WRITTEN PROBLEM:
Give back, exactly as it appears, the run of lines opening with the one containing "make_collar(cloth, dress)" and closing with the one containing "depsgraph = bpy.context.evaluated_depsgraph_get()". Nothing outside that run should appear.

GIVEN DATA:

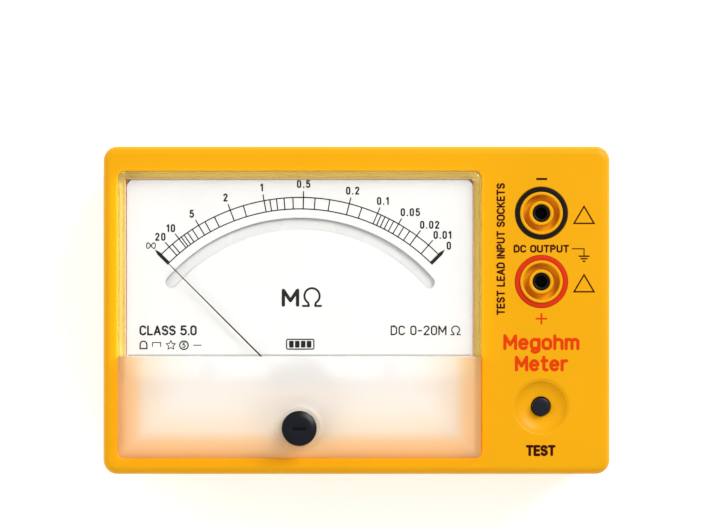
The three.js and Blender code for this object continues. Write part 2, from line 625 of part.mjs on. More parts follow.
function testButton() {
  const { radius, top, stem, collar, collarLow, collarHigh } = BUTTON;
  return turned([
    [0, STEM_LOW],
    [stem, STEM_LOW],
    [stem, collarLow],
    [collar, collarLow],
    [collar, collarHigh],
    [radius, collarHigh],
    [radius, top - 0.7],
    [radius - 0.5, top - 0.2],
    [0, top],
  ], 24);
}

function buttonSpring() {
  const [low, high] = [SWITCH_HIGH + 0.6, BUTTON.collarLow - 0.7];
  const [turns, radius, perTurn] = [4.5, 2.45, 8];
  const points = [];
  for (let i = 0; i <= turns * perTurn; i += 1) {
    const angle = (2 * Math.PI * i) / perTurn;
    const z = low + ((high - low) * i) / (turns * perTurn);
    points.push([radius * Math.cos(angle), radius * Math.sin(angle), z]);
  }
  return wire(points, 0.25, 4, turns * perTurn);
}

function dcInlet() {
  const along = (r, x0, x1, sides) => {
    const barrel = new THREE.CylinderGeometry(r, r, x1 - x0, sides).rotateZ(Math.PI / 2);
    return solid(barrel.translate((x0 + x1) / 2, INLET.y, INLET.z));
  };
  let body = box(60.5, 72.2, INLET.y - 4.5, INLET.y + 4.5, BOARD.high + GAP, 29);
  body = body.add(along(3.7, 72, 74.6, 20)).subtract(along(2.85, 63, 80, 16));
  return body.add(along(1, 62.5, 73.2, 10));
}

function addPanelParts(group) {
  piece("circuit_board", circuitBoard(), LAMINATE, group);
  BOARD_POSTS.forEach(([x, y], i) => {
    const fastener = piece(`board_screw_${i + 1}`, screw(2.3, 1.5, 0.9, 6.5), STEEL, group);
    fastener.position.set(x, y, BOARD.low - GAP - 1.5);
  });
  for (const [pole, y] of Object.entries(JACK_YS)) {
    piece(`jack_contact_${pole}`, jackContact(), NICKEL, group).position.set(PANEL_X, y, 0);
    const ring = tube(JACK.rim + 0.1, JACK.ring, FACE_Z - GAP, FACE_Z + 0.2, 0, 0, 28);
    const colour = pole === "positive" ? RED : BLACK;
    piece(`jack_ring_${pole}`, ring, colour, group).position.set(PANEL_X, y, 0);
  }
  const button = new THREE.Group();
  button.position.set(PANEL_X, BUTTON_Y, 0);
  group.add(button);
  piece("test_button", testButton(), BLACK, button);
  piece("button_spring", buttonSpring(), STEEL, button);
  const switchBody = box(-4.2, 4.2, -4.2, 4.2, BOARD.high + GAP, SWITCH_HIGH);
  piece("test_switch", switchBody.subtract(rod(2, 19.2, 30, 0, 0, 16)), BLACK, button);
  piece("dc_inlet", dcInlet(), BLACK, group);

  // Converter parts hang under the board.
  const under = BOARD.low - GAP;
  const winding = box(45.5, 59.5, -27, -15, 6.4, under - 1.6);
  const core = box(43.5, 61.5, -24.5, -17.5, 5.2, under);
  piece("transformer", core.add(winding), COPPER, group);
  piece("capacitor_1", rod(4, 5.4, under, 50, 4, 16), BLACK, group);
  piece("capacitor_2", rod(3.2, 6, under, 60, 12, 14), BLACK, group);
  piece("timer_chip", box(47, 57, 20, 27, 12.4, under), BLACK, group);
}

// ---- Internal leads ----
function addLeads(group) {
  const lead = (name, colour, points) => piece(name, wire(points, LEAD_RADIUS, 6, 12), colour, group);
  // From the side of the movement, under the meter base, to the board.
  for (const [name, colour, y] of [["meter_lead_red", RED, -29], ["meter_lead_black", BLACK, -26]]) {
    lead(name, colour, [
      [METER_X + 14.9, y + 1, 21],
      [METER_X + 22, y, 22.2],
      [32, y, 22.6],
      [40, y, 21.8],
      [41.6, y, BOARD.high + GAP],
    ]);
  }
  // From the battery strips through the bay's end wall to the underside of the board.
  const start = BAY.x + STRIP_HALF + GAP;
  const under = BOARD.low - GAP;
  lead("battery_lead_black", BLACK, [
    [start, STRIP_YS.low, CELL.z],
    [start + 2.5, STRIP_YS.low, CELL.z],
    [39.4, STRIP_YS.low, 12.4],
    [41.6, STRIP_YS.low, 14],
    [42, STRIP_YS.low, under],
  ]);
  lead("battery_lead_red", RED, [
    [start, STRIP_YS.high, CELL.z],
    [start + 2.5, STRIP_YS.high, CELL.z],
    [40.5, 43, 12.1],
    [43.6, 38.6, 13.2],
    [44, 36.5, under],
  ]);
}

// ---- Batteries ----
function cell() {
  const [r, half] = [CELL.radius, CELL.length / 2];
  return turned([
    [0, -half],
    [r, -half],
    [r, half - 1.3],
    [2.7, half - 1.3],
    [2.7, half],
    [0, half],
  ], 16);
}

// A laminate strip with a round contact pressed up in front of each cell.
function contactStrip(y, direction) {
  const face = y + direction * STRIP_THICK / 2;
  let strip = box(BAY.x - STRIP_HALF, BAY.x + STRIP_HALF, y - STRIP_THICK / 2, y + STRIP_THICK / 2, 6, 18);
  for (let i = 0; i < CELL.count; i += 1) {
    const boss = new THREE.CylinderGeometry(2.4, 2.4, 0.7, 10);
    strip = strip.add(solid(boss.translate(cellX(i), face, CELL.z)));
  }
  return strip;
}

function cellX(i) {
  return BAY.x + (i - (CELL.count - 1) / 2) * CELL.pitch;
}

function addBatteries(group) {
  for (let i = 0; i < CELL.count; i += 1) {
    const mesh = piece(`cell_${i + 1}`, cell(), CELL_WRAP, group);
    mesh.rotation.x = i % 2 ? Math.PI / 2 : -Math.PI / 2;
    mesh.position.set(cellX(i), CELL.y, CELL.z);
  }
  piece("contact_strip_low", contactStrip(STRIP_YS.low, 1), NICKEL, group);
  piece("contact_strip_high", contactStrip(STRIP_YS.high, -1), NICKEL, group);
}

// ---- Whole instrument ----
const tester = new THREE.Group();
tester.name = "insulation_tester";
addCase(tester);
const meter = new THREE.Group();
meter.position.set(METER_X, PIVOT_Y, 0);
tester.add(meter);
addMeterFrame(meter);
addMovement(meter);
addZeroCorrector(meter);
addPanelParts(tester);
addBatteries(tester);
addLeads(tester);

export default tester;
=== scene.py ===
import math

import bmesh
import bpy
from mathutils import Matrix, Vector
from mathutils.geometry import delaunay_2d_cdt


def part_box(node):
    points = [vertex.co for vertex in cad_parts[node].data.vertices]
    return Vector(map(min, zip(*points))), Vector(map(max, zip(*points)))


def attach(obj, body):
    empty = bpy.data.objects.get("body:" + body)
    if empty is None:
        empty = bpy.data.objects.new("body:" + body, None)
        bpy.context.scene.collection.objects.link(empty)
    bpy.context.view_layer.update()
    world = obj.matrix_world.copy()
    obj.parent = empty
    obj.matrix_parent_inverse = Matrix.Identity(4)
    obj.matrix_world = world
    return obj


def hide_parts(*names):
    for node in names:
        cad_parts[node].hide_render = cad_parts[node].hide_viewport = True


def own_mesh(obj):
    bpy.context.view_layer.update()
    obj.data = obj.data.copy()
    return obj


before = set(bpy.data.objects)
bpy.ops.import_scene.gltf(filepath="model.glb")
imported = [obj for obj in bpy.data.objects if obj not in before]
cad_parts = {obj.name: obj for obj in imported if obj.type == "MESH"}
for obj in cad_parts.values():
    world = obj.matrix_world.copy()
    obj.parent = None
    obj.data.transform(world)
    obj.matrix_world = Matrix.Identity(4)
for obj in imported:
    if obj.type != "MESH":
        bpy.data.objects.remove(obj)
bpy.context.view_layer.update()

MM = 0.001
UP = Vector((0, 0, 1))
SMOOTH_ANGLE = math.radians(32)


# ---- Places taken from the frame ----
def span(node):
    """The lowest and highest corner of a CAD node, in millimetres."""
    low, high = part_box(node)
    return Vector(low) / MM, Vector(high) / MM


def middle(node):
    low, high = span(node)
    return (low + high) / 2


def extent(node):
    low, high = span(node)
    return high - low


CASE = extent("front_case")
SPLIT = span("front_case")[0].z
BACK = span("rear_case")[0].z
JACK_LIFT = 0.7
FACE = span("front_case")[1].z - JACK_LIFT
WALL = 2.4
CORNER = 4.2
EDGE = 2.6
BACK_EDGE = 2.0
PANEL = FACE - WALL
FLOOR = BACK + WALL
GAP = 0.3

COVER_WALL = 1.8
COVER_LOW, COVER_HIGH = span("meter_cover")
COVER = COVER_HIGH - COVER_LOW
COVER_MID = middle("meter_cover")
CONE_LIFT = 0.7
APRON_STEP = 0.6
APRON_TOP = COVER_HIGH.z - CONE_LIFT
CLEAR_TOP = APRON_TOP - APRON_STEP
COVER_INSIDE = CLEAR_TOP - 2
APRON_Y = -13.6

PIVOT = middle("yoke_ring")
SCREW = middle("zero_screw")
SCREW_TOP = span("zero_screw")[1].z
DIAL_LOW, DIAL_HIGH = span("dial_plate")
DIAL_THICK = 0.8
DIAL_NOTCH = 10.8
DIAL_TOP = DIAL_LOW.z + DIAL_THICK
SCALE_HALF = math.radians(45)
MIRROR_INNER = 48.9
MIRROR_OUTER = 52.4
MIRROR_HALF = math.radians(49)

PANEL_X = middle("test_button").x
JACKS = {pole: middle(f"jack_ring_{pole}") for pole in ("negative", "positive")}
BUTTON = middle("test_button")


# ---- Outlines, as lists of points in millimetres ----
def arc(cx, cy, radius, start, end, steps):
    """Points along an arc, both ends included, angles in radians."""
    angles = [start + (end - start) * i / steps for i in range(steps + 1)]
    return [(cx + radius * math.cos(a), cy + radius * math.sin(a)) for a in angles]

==

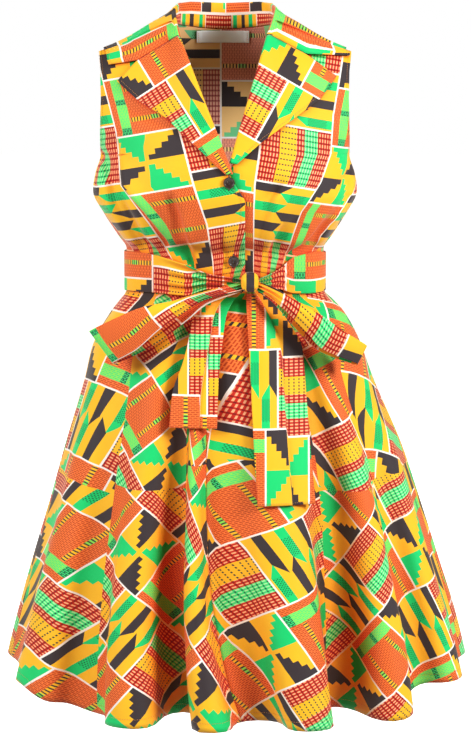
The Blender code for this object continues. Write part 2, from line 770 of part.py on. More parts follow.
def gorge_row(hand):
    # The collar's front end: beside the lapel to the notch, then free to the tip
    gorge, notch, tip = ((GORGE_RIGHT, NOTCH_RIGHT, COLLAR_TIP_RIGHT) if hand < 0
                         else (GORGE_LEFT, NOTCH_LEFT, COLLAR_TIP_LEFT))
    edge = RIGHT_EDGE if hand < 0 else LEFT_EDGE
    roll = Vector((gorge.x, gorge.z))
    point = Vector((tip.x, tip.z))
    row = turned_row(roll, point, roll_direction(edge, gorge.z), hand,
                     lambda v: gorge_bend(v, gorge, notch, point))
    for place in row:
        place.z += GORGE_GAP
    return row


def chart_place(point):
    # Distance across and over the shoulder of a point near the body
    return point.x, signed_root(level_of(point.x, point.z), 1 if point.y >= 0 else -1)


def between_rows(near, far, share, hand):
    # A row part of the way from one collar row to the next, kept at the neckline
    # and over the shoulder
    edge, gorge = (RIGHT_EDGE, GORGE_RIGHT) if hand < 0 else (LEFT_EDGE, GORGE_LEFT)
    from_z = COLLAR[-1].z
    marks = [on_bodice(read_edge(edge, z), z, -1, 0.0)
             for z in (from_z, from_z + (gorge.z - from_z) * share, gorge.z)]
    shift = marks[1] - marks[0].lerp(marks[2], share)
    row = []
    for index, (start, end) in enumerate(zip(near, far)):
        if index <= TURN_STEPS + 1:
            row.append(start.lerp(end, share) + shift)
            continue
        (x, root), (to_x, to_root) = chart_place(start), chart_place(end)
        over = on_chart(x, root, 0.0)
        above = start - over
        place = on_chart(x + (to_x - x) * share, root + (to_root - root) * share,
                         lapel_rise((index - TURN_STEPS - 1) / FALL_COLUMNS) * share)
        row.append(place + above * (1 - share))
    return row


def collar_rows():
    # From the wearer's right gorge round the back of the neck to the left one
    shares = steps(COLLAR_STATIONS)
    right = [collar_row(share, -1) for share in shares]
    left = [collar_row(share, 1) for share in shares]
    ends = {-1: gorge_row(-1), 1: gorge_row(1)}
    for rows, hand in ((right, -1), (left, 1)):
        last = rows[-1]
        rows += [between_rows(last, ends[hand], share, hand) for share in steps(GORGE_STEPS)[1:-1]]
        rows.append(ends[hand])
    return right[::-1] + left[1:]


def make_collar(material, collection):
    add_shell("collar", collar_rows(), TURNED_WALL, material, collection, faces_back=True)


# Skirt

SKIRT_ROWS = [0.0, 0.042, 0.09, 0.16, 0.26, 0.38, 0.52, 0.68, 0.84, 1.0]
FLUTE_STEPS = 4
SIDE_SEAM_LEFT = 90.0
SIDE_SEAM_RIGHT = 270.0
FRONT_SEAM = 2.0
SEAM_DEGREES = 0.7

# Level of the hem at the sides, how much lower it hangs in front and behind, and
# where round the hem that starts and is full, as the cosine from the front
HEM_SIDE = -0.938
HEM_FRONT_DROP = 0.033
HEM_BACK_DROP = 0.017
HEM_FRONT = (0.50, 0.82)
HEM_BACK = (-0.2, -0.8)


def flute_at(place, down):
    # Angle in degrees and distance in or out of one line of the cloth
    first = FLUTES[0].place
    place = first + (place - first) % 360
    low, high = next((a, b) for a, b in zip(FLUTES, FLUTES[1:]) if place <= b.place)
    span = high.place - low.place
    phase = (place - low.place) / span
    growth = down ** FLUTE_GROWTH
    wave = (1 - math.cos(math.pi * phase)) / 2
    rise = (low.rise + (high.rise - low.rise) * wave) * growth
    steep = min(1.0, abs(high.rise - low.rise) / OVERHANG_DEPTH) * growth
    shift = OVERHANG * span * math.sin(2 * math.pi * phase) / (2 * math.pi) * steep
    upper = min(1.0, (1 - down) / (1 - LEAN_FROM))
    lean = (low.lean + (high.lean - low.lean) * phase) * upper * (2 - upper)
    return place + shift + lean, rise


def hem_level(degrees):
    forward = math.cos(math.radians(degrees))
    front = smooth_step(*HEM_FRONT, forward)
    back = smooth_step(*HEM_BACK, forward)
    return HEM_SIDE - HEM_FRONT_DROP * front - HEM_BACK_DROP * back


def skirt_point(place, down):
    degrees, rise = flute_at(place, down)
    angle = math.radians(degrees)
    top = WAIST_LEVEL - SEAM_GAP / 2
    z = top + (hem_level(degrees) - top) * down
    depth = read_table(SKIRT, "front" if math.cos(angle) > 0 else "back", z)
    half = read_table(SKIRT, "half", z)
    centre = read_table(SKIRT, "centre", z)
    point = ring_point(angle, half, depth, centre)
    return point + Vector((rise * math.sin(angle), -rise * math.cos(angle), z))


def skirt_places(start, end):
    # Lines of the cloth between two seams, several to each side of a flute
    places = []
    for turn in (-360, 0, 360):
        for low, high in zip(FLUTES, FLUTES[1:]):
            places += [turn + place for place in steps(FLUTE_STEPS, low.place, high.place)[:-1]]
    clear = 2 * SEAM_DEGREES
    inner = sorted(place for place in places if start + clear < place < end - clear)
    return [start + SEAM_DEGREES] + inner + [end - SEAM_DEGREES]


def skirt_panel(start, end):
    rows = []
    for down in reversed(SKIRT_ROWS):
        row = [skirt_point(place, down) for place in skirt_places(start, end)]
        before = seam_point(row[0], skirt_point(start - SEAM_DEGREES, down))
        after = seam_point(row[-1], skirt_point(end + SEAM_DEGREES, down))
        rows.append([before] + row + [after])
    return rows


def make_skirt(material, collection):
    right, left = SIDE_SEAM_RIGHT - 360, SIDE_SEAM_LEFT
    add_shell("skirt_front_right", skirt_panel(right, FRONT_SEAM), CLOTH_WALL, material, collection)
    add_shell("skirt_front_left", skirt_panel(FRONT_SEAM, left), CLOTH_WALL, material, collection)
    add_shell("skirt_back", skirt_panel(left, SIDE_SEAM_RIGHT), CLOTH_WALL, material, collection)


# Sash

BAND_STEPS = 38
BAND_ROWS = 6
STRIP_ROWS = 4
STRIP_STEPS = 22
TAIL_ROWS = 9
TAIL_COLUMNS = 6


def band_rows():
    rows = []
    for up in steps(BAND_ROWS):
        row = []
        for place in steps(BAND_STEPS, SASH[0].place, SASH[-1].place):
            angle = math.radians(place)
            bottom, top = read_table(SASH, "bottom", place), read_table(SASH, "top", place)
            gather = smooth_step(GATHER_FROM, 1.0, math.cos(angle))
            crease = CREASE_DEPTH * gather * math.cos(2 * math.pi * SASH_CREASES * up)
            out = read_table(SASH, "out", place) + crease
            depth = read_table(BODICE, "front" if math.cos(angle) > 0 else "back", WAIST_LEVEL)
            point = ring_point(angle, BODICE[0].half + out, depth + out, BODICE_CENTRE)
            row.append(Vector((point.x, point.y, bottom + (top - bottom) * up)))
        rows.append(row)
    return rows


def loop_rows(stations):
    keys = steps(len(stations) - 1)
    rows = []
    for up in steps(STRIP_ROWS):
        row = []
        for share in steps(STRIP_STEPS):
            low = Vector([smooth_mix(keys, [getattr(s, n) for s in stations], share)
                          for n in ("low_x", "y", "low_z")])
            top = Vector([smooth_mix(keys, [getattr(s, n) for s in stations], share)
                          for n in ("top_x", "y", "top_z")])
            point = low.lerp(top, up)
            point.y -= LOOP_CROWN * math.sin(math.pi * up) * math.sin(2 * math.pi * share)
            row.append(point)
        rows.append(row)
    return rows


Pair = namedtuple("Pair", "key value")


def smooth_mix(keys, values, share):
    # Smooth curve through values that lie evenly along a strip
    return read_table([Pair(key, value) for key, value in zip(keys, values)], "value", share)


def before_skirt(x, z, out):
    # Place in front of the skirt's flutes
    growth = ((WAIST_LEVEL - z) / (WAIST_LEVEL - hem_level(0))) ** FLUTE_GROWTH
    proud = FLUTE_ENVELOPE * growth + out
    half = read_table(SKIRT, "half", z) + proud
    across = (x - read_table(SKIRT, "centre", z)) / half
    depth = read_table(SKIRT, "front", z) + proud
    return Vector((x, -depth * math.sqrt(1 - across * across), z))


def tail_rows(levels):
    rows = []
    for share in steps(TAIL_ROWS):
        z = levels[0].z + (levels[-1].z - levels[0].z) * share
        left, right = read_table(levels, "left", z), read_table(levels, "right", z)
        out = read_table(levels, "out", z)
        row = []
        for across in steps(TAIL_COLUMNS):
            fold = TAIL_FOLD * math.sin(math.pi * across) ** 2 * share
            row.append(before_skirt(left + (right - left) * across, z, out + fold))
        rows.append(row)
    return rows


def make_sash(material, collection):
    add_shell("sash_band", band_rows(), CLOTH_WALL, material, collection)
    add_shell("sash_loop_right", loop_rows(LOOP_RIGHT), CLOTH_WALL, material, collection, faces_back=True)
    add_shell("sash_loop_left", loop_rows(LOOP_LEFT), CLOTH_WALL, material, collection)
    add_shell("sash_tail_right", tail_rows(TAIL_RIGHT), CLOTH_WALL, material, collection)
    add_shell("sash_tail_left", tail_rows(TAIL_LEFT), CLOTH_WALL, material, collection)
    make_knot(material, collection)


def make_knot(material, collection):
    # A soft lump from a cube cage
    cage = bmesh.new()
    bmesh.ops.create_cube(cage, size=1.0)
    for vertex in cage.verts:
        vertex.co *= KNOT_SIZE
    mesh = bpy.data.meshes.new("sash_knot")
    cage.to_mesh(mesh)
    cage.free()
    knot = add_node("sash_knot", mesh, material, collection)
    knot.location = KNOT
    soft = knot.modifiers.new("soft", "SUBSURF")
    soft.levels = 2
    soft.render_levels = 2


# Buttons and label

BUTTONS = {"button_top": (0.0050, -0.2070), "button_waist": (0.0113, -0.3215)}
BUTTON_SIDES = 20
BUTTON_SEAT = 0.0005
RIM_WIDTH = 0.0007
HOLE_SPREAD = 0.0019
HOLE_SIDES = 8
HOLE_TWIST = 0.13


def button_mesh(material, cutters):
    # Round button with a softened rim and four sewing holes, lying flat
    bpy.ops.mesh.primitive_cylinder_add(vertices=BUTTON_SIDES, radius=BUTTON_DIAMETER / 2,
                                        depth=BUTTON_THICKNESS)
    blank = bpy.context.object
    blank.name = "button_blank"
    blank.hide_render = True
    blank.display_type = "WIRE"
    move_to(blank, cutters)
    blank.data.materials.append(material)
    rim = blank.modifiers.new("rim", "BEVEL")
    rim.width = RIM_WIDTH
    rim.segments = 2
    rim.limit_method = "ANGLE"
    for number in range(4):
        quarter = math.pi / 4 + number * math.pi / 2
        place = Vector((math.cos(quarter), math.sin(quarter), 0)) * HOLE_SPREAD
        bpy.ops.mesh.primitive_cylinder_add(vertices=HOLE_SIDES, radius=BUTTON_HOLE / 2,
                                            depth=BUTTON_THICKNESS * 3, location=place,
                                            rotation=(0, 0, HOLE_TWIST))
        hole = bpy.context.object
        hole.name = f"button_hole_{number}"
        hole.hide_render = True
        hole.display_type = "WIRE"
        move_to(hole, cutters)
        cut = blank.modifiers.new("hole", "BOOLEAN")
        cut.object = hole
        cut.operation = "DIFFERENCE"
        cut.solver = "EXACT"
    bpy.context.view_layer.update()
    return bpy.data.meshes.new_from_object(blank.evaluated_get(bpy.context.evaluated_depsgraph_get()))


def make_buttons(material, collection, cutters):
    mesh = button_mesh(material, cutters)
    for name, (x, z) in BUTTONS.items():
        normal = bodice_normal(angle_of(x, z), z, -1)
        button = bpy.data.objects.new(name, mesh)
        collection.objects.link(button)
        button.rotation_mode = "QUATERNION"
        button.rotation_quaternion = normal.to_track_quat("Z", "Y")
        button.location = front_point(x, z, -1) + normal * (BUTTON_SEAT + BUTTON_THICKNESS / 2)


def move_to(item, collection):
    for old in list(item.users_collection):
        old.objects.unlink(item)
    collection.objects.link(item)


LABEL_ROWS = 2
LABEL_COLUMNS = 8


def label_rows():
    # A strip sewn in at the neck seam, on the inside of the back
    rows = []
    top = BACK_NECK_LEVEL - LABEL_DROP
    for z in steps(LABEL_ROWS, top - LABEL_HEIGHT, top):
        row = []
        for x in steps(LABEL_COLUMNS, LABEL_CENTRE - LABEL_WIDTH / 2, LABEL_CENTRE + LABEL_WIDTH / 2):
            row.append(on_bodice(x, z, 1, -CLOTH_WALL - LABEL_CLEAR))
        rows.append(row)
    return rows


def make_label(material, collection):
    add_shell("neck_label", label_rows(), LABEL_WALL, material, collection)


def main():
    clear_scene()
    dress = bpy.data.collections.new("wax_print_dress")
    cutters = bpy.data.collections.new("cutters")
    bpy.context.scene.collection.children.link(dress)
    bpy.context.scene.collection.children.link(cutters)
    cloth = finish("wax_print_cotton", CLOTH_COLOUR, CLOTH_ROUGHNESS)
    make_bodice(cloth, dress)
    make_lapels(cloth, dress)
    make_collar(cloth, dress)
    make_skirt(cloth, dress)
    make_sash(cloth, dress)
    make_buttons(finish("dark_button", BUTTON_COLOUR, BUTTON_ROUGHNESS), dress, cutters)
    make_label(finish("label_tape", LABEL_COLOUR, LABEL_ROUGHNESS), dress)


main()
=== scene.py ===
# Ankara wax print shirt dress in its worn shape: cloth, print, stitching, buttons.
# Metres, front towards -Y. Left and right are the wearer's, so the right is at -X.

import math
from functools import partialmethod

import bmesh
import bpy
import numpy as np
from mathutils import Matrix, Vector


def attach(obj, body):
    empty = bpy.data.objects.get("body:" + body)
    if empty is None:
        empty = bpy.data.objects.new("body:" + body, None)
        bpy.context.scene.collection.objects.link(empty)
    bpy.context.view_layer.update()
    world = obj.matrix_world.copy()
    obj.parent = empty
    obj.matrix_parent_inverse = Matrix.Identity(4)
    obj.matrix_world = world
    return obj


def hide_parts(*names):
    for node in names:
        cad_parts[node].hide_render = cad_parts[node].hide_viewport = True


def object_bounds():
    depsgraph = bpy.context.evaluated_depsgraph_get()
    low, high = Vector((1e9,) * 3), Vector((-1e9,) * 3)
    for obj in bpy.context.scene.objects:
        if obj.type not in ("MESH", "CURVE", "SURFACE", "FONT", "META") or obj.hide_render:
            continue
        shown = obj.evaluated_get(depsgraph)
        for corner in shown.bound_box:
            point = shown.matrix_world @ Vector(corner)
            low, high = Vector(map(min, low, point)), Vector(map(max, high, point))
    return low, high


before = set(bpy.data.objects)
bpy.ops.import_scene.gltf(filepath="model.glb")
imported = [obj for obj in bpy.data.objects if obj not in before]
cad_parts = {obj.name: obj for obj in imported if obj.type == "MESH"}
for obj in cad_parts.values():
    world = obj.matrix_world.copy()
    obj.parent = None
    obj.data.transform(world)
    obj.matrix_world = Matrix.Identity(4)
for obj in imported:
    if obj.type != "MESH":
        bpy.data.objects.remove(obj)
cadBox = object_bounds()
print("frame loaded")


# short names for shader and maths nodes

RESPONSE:
    make_collar(cloth, dress)
    make_skirt(cloth, dress)
    make_sash(cloth, dress)
    make_buttons(finish("dark_button", BUTTON_COLOUR, BUTTON_ROUGHNESS), dress, cutters)
    make_label(finish("label_tape", LABEL_COLOUR, LABEL_ROUGHNESS), dress)


main()
=== scene.py ===
# Ankara wax print shirt dress in its worn shape: cloth, print, stitching, buttons.
# Metres, front towards -Y. Left and right are the wearer's, so the right is at -X.

import math
from functools import partialmethod

import bmesh
import bpy
import numpy as np
from mathutils import Matrix, Vector


def attach(obj, body):
    empty = bpy.data.objects.get("body:" + body)
    if empty is None:
        empty = bpy.data.objects.new("body:" + body, None)
        bpy.context.scene.collection.objects.link(empty)
    bpy.context.view_layer.update()
    world = obj.matrix_world.copy()
    obj.parent = empty
    obj.matrix_parent_inverse = Matrix.Identity(4)
    obj.matrix_world = world
    return obj


def hide_parts(*names):
    for node in names:
        cad_parts[node].hide_render = cad_parts[node].hide_viewport = True


def object_bounds():
    depsgraph = bpy.context.evaluated_depsgraph_get()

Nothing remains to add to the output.